Düsseldorfs Trainer Thioune lobt St. Pauli

Mit diesem Bass sagte Thioune am Donnerstag in Düsseldorf zur Ansetzung am Sonnabendabend: „Sport 1 und Sky haben alles richtig gemacht, als sie dieses Spiel als potenziell interessant gekennzeichnet haben.“

Auch der 48-Jährige hat die große sportliche Bedeutung und den Ausscheidungscharakter des Verfolgerduells im Blick. „Beiden Teams bietet sich die Chance, im Rückspiegel des HSV aufzutauchen. St. Pauli steht vor uns, und wir wollen noch ein bisschen klettern.“

Hürzeler: „Mannschaft hat einen Maßstab gesetzt“

Bei diesem Vorhaben aber sieht auch Thioune eine schwierige Aufgabe für sein Team. „Ich habe mit viel Respekt und staunend beobachtet, wie stark St. Pauli aus der Winterpause gekommen ist. Das hat mich beeindruckt.“

Dazu zählte natürlich auch St. Paulis jüngster Auftritt beim in dieser Form unerwarteten 3:0-Sieg beim Tabellenführer Darmstadt 98 am vergangenen Sonnabend. „Da hat unsere Mannschaft einen Maßstab gesetzt, was sie läuferisch, kämpferisch und auch spielerisch kann. Daran müssen wir uns auch messen. Jetzt gilt es, Konstanz in den Leistungen zu zeigen“, forderte Hürzeler am Donnerstag im Hinblick auf das Spiel gegen Düsseldorf.
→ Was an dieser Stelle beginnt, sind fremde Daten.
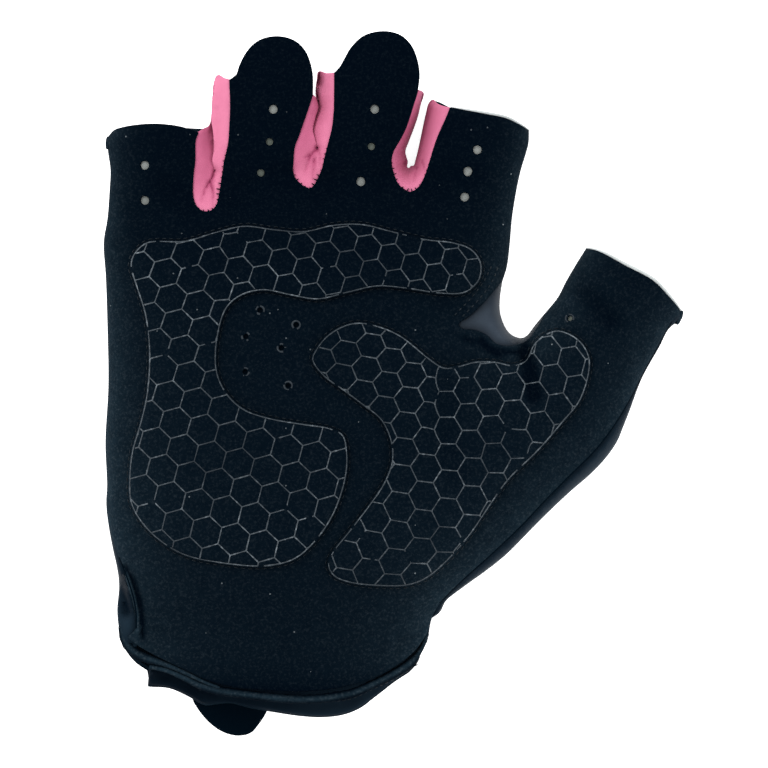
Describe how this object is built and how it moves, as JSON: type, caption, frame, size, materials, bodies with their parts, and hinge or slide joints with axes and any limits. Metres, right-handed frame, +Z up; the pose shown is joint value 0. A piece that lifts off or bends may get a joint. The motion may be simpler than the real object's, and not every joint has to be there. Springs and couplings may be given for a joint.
{
  "type": "weightlifting glove",
  "caption": "Fingerless padded training glove for the right hand, palm up, with pull tabs, pink finger walls and a wrist strap.",
  "frame": {"origin": "centre of the glove's box, on the surface that it lies on", "axes": "+Z up out of the palm, +Y from the cuff to the fingers, +X towards the thumb"},
  "size_m": [0.138, 0.1692, 0.0272],
  "materials": {
    "suede": "matte micro-suede, bluish black",
    "satin_lycra": "smooth stretch satin, black with a soft sheen",
    "pink_lycra": "soft brushed stretch cloth, pink",
    "web_satin": "grey-black satin",
    "grip_print": "suede with worn grey honeycomb print",
    "strap_cloth": "smooth black strap cloth"
  },
  "bodies": {
    "root": {"palm_panel": "suede", "back_panel": "satin_lycra", "finger_wall_little_ring": "pink_lycra", "finger_wall_ring_middle": "pink_lycra", "finger_wall_middle_index": "pink_lycra", "thumb_web": "web_satin", "palm_pad": "grip_print", "thumb_pad": "grip_print", "palm_hem": "suede", "cuff_band": "satin_lycra", "wrist_strap": "strap_cloth"}
  },
  "joints": []
}
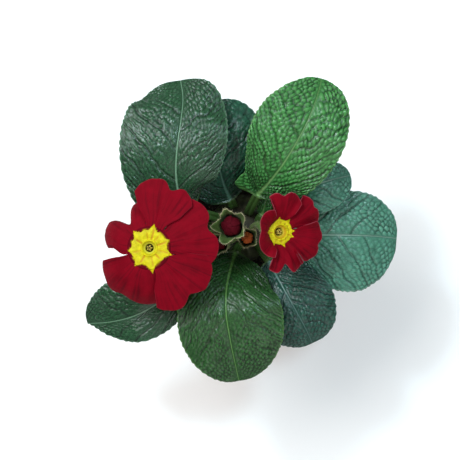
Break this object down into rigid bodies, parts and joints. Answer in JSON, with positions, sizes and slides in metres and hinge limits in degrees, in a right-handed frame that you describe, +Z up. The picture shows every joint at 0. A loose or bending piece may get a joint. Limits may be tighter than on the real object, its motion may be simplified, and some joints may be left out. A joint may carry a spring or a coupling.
{
  "type": "potted primrose",
  "caption": "Potted primrose: a rosette of puckered green leaves with open red flowers and buds, in a plain round plastic pot.",
  "frame": {"origin": "centre of the pot's underside, on the surface that it stands on", "axes": "+Z up along the pot's axis; +Y towards the top of the picture, +X towards its right"},
  "size_m": [0.1448, 0.1377, 0.127],
  "materials": {
    "pot_plastic": "satin",
    "compost": "matte",
    "rootstock": "matte",
    "leaf": "satin",
    "stem": "matte",
    "petal": "matte",
    "flower_eye": "matte",
    "anther": "matte"
  },
  "bodies": {
    "root": {"pot": "pot_plastic", "compost": "compost", "crown": "rootstock", "leaf_1": "leaf", "leaf_2": "leaf", "leaf_3": "leaf", "leaf_4": "leaf", "leaf_5": "leaf", "leaf_6": "leaf", "leaf_7": "leaf", "leaf_8": "leaf", "leaf_9": "leaf", "leaf_10": "leaf", "flower_1_stem": "stem", "flower_1_petals": "petal", "flower_1_eye": "flower_eye", "flower_1_anthers": "anther", "flower_2_stem": "stem", "flower_2_petals": "petal", "flower_2_eye": "flower_eye", "flower_2_anthers": "anther", "bud_1_stem": "stem", "bud_1_petals": "petal", "bud_2_stem": "stem", "bud_2_petals": "petal", "bud_3_stem": "stem", "bud_3_petals": "petal"}
  },
  "joints": []
}
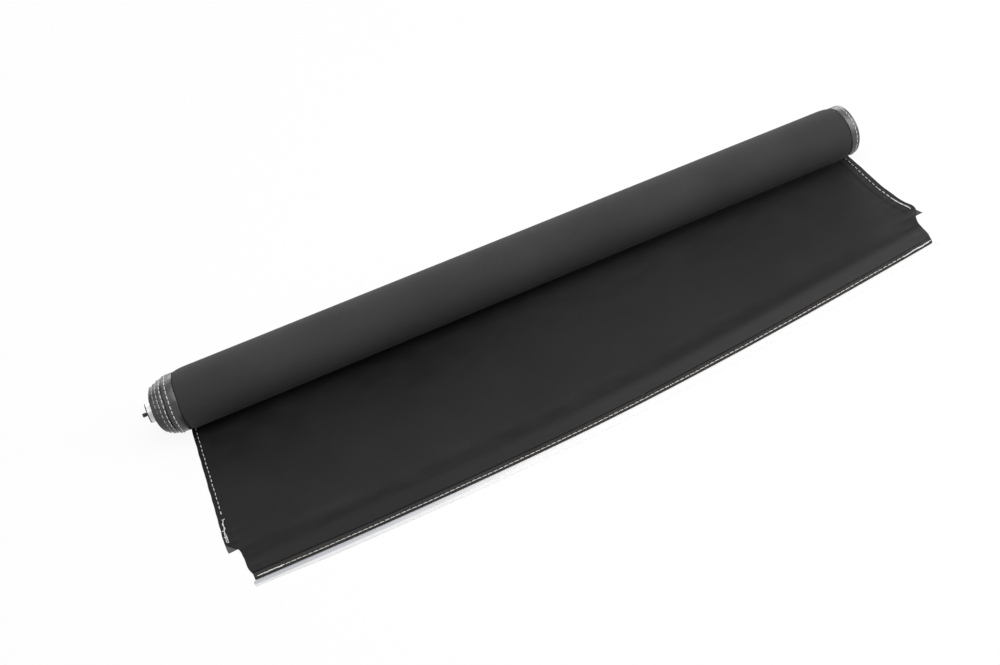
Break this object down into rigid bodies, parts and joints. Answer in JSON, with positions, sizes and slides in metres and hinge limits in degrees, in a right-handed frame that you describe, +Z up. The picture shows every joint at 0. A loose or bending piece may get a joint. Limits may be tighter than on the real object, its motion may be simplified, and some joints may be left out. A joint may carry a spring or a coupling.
{
  "type": "tonneau cover",
  "caption": "Spring-roller tonneau cover out of its cassette: black hemmed cloth wound on an aluminium tube, part unrolled, with a clear strip along its bowed front edge.",
  "frame": {"origin": "on the surface the cover lies on, straight under the middle of the roller axis", "axes": "+X along the roller to its spring end, -Y to the front edge of the cover, +Z up"},
  "size_m": [1.091, 0.3716, 0.084],
  "materials": {
    "cover_cloth": "black coated weave, matt",
    "hem_cloth": "black coated weave, folded",
    "hem_tape": "smooth grained tape, satin",
    "thread": "white sewing thread",
    "clear_strip": "clear, glossy",
    "tube_aluminium": "mill finish",
    "cast_plug": "die cast, bright",
    "black_plastic": "matt black",
    "black_steel": "blackened, satin",
    "nylon": "natural nylon",
    "steel": "drawn, bright",
    "spring_steel": "oiled spring steel",
    "sleeve_plastic": "thin shrunk sleeve"
  },
  "bodies": {
    "spindle": {"spindle_rod": "steel", "spindle_clip": "steel", "spring_hub": "black_plastic", "hub_pin": "steel", "torsion_spring": "spring_steel", "thrust_washer": "nylon", "free_sheet": "cover_cloth", "free_left_hem": "hem_tape", "free_right_hem": "hem_tape", "free_left_thread": "thread", "free_right_thread": "thread"},
    "roller": {"roller_tube": "tube_aluminium", "left_end_plug": "cast_plug", "left_end_disc": "black_plastic", "idler_bush": "nylon", "idler_pin_spring": "spring_steel", "right_end_plug": "cast_plug", "right_bush": "nylon", "spring_anchor_plug": "black_plastic", "spring_sleeve": "sleeve_plastic", "plug_rivets": "tube_aluminium", "cloth_spline": "nylon", "wound_cover": "cover_cloth", "wound_left_hem": "hem_tape", "wound_right_hem": "hem_tape", "wound_left_thread": "thread", "wound_right_thread": "thread"},
    "idler_pin": {"idler_pin": "black_steel"},
    "front_edge": {"front_hem": "hem_cloth", "edge_strip": "clear_strip", "front_thread": "thread"}
  },
  "joints": [
    {"name": "roller_turn", "type": "hinge", "parent": "spindle", "child": "roller", "pos_m": [0, 0, 0.0433], "axis": [1, 0, 0], "range_deg": [-1600, 120], "stiffness_Nm_per_rad": 0.04, "deforming": ["torsion_spring"]},
    {"name": "cover_pull", "type": "slide", "parent": "spindle", "child": "front_edge", "axis": [0, 1, 0], "range_m": [-1.16, 0.087], "deforming": ["free_sheet", "free_left_hem", "free_right_hem", "free_left_thread", "free_right_thread"]},
    {"name": "idler_pin_push", "type": "slide", "parent": "roller", "child": "idler_pin", "axis": [1, 0, 0], "range_m": [0, 0.005], "stiffness_N_per_m": 400, "springref_m": -0.004, "deforming": ["idler_pin_spring"]}
  ],
  "couplings": [
    {"joint": "cover_pull", "follows": "roller_turn", "m_per_rad": 0.0415}
  ]
}
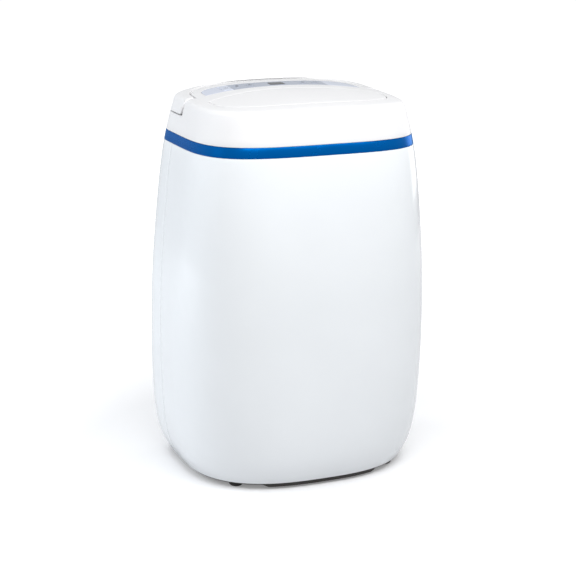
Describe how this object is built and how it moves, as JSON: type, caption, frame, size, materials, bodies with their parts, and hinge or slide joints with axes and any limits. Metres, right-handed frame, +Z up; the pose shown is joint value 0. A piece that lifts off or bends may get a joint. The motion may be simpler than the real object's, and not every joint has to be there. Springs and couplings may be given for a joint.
{
  "type": "dehumidifier",
  "caption": "Upright compressor dehumidifier with a rounded casing, carry handle, top outlet flap, control keys, rear intake grille, filter and pull-out water tank.",
  "frame": {"origin": "on the floor, under the middle of the casing's bounding box", "axes": "+Z up, +X to the right seen from the front, -Y towards the front"},
  "size_m": [0.3288, 0.2453, 0.487],
  "materials": {
    "gloss_white": "high-gloss cool white moulding",
    "satin_white": "fine satin white moulding",
    "gloss_blue": "glossy royal blue trim",
    "lavender": "glossy pale lavender-blue panel",
    "smoked": "smoked display lens",
    "grey_plastic": "plain grey moulding",
    "dark_plastic": "black-brown moulding",
    "rubber": "dull black rubber",
    "clear_plastic": "translucent bluish tank plastic",
    "steel": "zinc-plated steel",
    "aluminium": "bare aluminium",
    "copper": "copper tube",
    "black_enamel": "black enamelled steel can",
    "circuit_green": "circuit board",
    "mesh_grey": "fine woven filter gauze"
  },
  "bodies": {
    "casing": {"front_shell": "gloss_white", "rear_shell": "gloss_white", "top_cover": "satin_white", "trim_band": "gloss_blue", "control_fascia": "lavender", "display_window": "smoked", "tank_bay": "grey_plastic", "drip_tray": "grey_plastic", "fan_housing": "grey_plastic", "outlet_duct": "grey_plastic", "fan_shroud": "grey_plastic", "electronics_box": "grey_plastic", "base_pan": "dark_plastic", "outlet_grille": "dark_plastic", "cord_gland": "dark_plastic", "tank_switch": "dark_plastic", "foot_front_left": "rubber", "foot_front_right": "rubber", "foot_rear_left": "rubber", "foot_rear_right": "rubber", "compressor_grommet_1": "rubber", "compressor_grommet_2": "rubber", "compressor_grommet_3": "rubber", "base_screw_front_left": "steel", "base_screw_front_right": "steel", "base_screw_rear_left": "steel", "base_screw_rear_right": "steel", "handle_pin_left": "steel", "handle_pin_right": "steel", "compressor_bolt_1": "steel", "compressor_bolt_2": "steel", "compressor_bolt_3": "steel", "fan_motor": "steel", "condenser_coil": "aluminium", "evaporator_coil": "aluminium", "run_capacitor": "aluminium", "discharge_pipe": "copper", "suction_pipe": "copper", "capillary_pipe": "copper", "compressor": "black_enamel", "control_board": "circuit_green", "humidity_sensor": "circuit_green"},
    "handle": {"carry_handle": "satin_white"},
    "flap": {"outlet_flap": "satin_white"},
    "key_power": {"power_key": "lavender"},
    "key_mode": {"mode_key": "lavender"},
    "key_fan_speed": {"fan_speed_key": "lavender"},
    "key_humidity": {"humidity_key": "lavender"},
    "key_timer": {"timer_key": "lavender"},
    "filter": {"intake_grille": "gloss_white", "filter_frame": "dark_plastic", "filter_mesh": "mesh_grey"},
    "tank": {"water_tank": "clear_plastic", "tank_face": "gloss_white", "tank_lid": "clear_plastic"},
    "float": {"tank_float": "grey_plastic"},
    "plug": {"drain_plug": "rubber"},
    "fan": {"fan_wheel": "dark_plastic", "fan_shaft": "steel"}
  },
  "joints": [
    {"name": "handle_hinge", "type": "hinge", "parent": "casing", "child": "handle", "pos_m": [0, 0.04, 0.4655], "axis": [1, 0, 0], "range_deg": [0, 90]},
    {"name": "flap_hinge", "type": "hinge", "parent": "casing", "child": "flap", "pos_m": [0, -0.013, 0.47], "axis": [-1, 0, 0], "range_deg": [0, 45]},
    {"name": "power_key_press", "type": "slide", "parent": "casing", "child": "key_power", "axis": [0, 0, -1], "range_m": [0, 0.001], "stiffness_N_per_m": 500},
    {"name": "mode_key_press", "type": "slide", "parent": "casing", "child": "key_mode", "axis": [0, 0, -1], "range_m": [0, 0.001], "stiffness_N_per_m": 500},
    {"name": "fan_speed_key_press", "type": "slide", "parent": "casing", "child": "key_fan_speed", "axis": [0, 0, -1], "range_m": [0, 0.001], "stiffness_N_per_m": 500},
    {"name": "humidity_key_press", "type": "slide", "parent": "casing", "child": "key_humidity", "axis": [0, 0, -1], "range_m": [0, 0.001], "stiffness_N_per_m": 500},
    {"name": "timer_key_press", "type": "slide", "parent": "casing", "child": "key_timer", "axis": [0, 0, -1], "range_m": [0, 0.001], "stiffness_N_per_m": 500},
    {"name": "filter_pull", "type": "slide", "parent": "casing", "child": "filter", "axis": [0, 1, 0], "range_m": [0, 0.06]},
    {"name": "tank_slide", "type": "slide", "parent": "casing", "child": "tank", "axis": [0, 1, 0], "range_m": [0, 0.13]},
    {"name": "float_hinge", "type": "hinge", "parent": "tank", "child": "float", "pos_m": [0.075, 0.014, 0.168], "axis": [1, 0, 0], "range_deg": [0, 20]},
    {"name": "plug_pull", "type": "slide", "parent": "casing", "child": "plug", "axis": [0, 1, 0], "range_m": [0, 0.03]},
    {"name": "fan_spin", "type": "hinge", "parent": "casing", "child": "fan", "pos_m": [0, -0.03, 0.315], "axis": [0, 1, 0], "continuous": true}
  ]
}
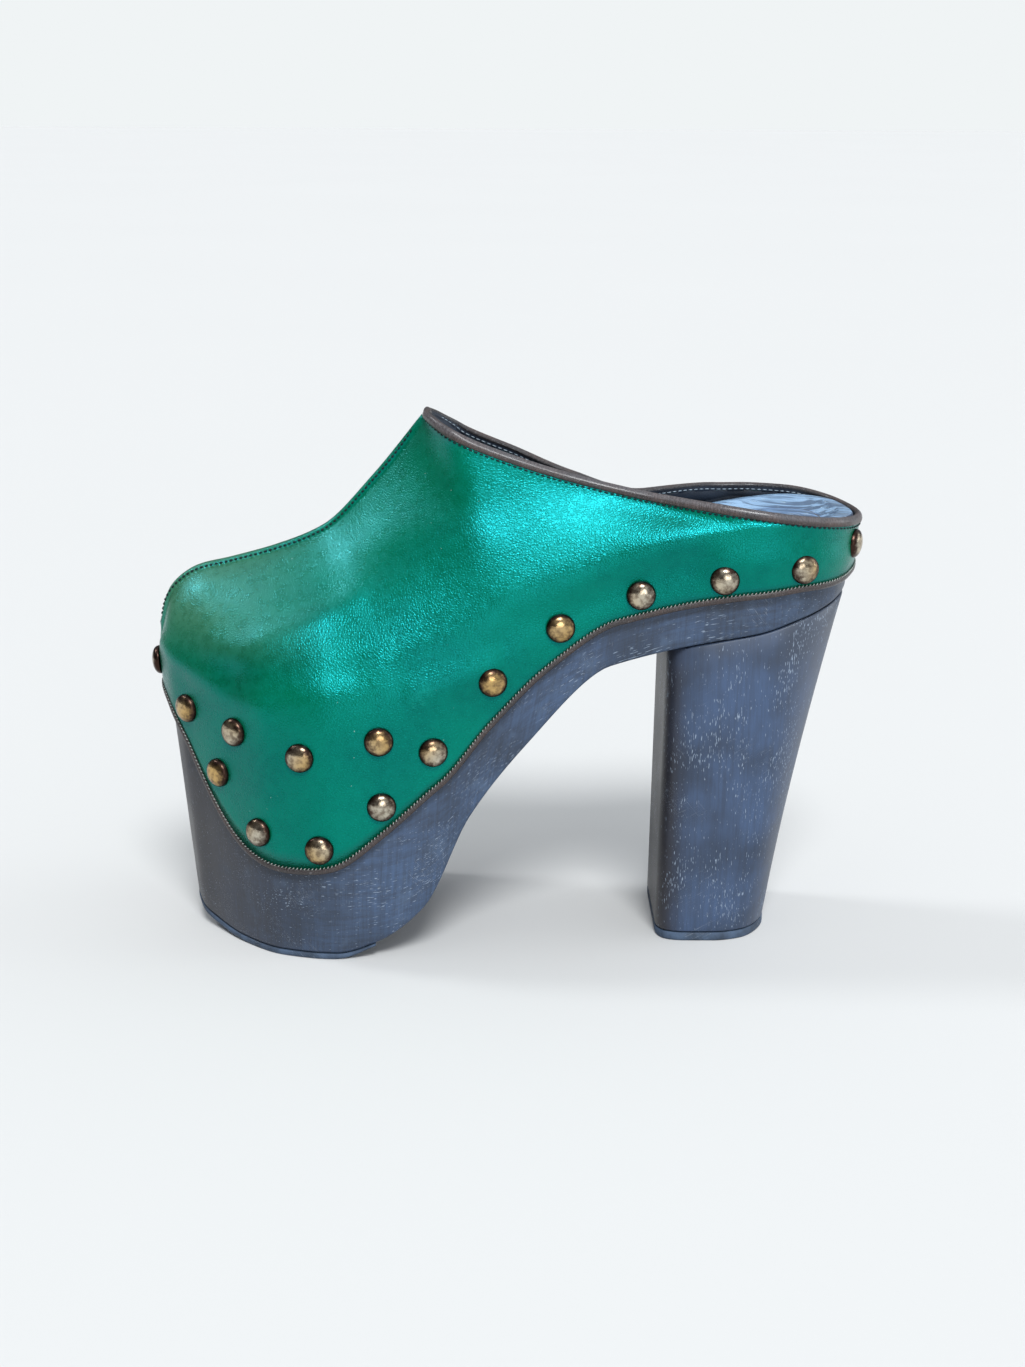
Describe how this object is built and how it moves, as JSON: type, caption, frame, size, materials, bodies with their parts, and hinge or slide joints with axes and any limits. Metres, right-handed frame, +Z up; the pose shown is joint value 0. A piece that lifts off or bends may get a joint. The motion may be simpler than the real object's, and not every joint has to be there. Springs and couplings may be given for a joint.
{
  "type": "platform clog",
  "caption": "Right-foot platform clog: carved wooden sole on a tall block heel, closed-toe leather upper open at the heel, edged with domed studs.",
  "frame": {"origin": "on the floor under the middle of the whole shoe's bounding box", "axes": "+X from the toe to the heel, +Y from the inner side of the foot to the outer side, +Z up"},
  "size_m": [0.2372, 0.1002, 0.1764],
  "materials": {
    "wood": "slate blue-grey stain, worn",
    "tread": "matt grey-blue",
    "upper_leather": "smooth green leather, semi-gloss",
    "binding_leather": "grey-brown leather, satin",
    "stud_brass": "antique, polished dome"
  },
  "bodies": {
    "root": {"sole": "wood", "heel": "wood", "outsole": "tread", "top_lift": "tread", "upper": "upper_leather", "collar_binding": "binding_leather", "edge_binding": "binding_leather", "stud_toe": "stud_brass", "stud_inner_1": "stud_brass", "stud_inner_2": "stud_brass", "stud_inner_3": "stud_brass", "stud_inner_4": "stud_brass", "stud_inner_5": "stud_brass", "stud_inner_6": "stud_brass", "stud_inner_7": "stud_brass", "stud_inner_8": "stud_brass", "stud_inner_9": "stud_brass", "stud_inner_10": "stud_brass", "stud_inner_11": "stud_brass", "stud_inner_12": "stud_brass", "stud_inner_13": "stud_brass", "stud_inner_14": "stud_brass", "stud_inner_15": "stud_brass", "stud_outer_1": "stud_brass", "stud_outer_2": "stud_brass", "stud_outer_3": "stud_brass", "stud_outer_4": "stud_brass", "stud_outer_5": "stud_brass", "stud_outer_6": "stud_brass", "stud_outer_7": "stud_brass", "stud_outer_8": "stud_brass", "stud_outer_9": "stud_brass", "stud_outer_10": "stud_brass", "stud_outer_11": "stud_brass", "stud_outer_12": "stud_brass", "stud_outer_13": "stud_brass", "stud_outer_14": "stud_brass", "stud_outer_15": "stud_brass"}
  },
  "joints": []
}
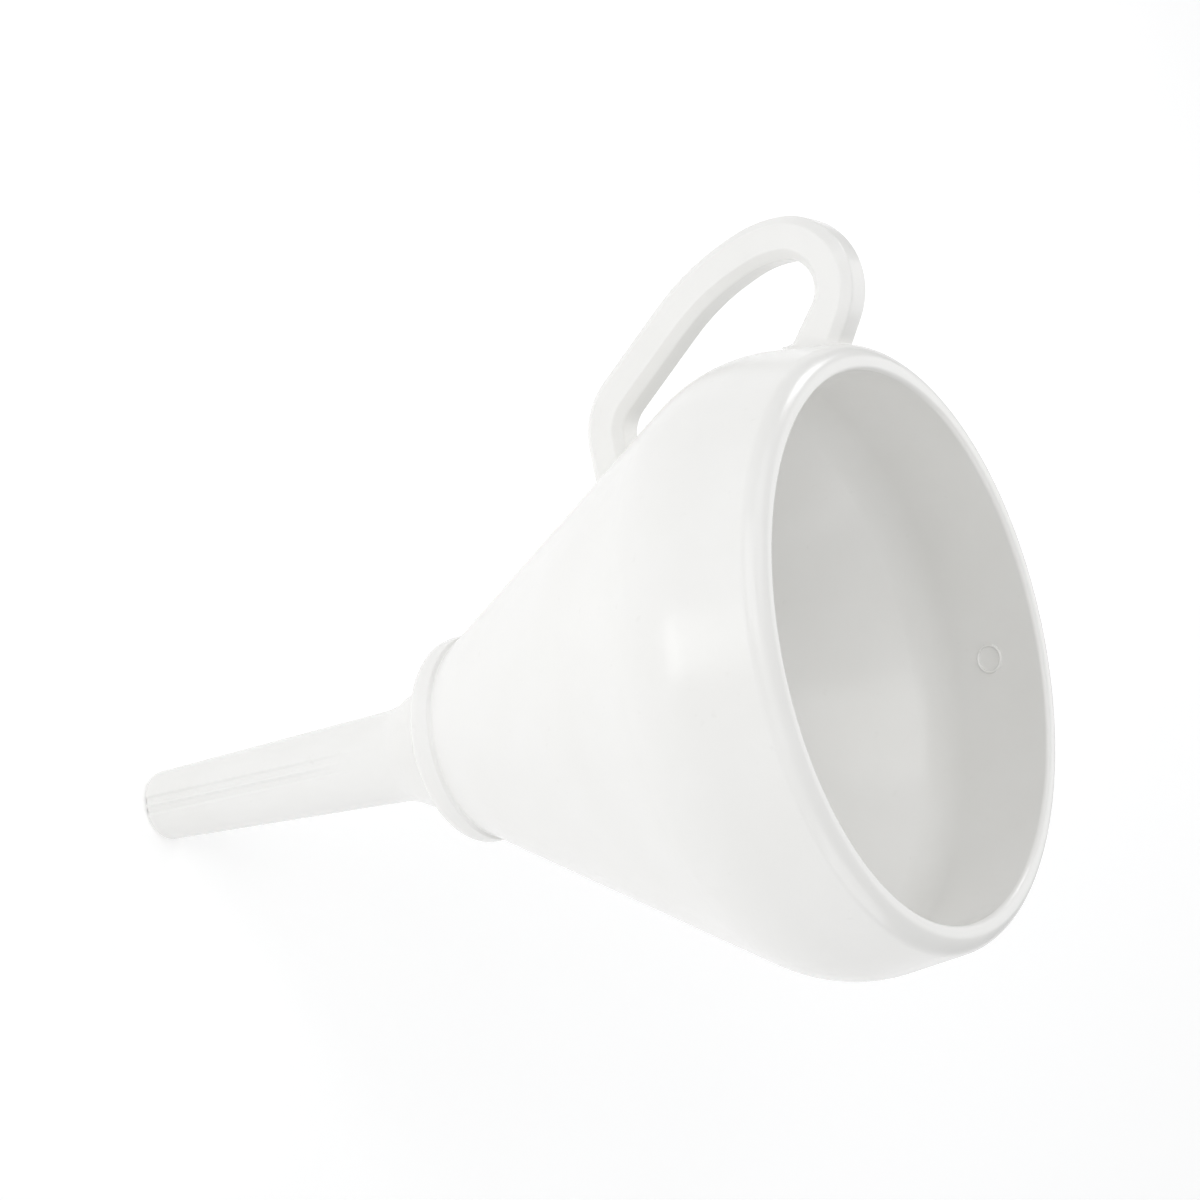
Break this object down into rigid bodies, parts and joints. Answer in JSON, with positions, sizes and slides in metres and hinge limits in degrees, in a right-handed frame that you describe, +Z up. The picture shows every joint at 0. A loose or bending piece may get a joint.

Daschner hat erstes Angebot von St. Pauli abgelehnt

„Die Jungs sollen den Druck ruhig spüren. Wenn wir diese große Herausforderung jetzt auch meistern, sind wir definitiv ein Topteam in der Liga. Wenn nicht, werden wir weiter unsere Schritte gehen, um irgendwann ein Topteam zu sein.“

Unterdessen hat Stürmer Lukas Daschner, der mit acht Treffern und sieben Torvorlagen bester Scorer des FC St. Pauli in der laufenden Saison ist, das erste Angebot des Vereins für eine Vertragsverlängerung laut Fachmagazin „Kicker“ abgelehnt. Wie berichtet buhlt vor allem der VfL Bochum um seine Dienste. Auch Hertha BSC soll Interesse am 24-Jährigen haben.

Beide Bundesligaclubs schweben allerdings in akuter Abstiegsgefahr. „Falls sich für ihn eine Erstligaoption ergibt, wird es für uns sicher schwierig“, sagte St. Paulis Sportchef Andreas Bornemann jetzt dem Abendblatt. Wobei die Option Bundesliga ja auch für St. Pauli weiter nicht ganz ausgeschlossen ist – mindestens bis Sonnabend.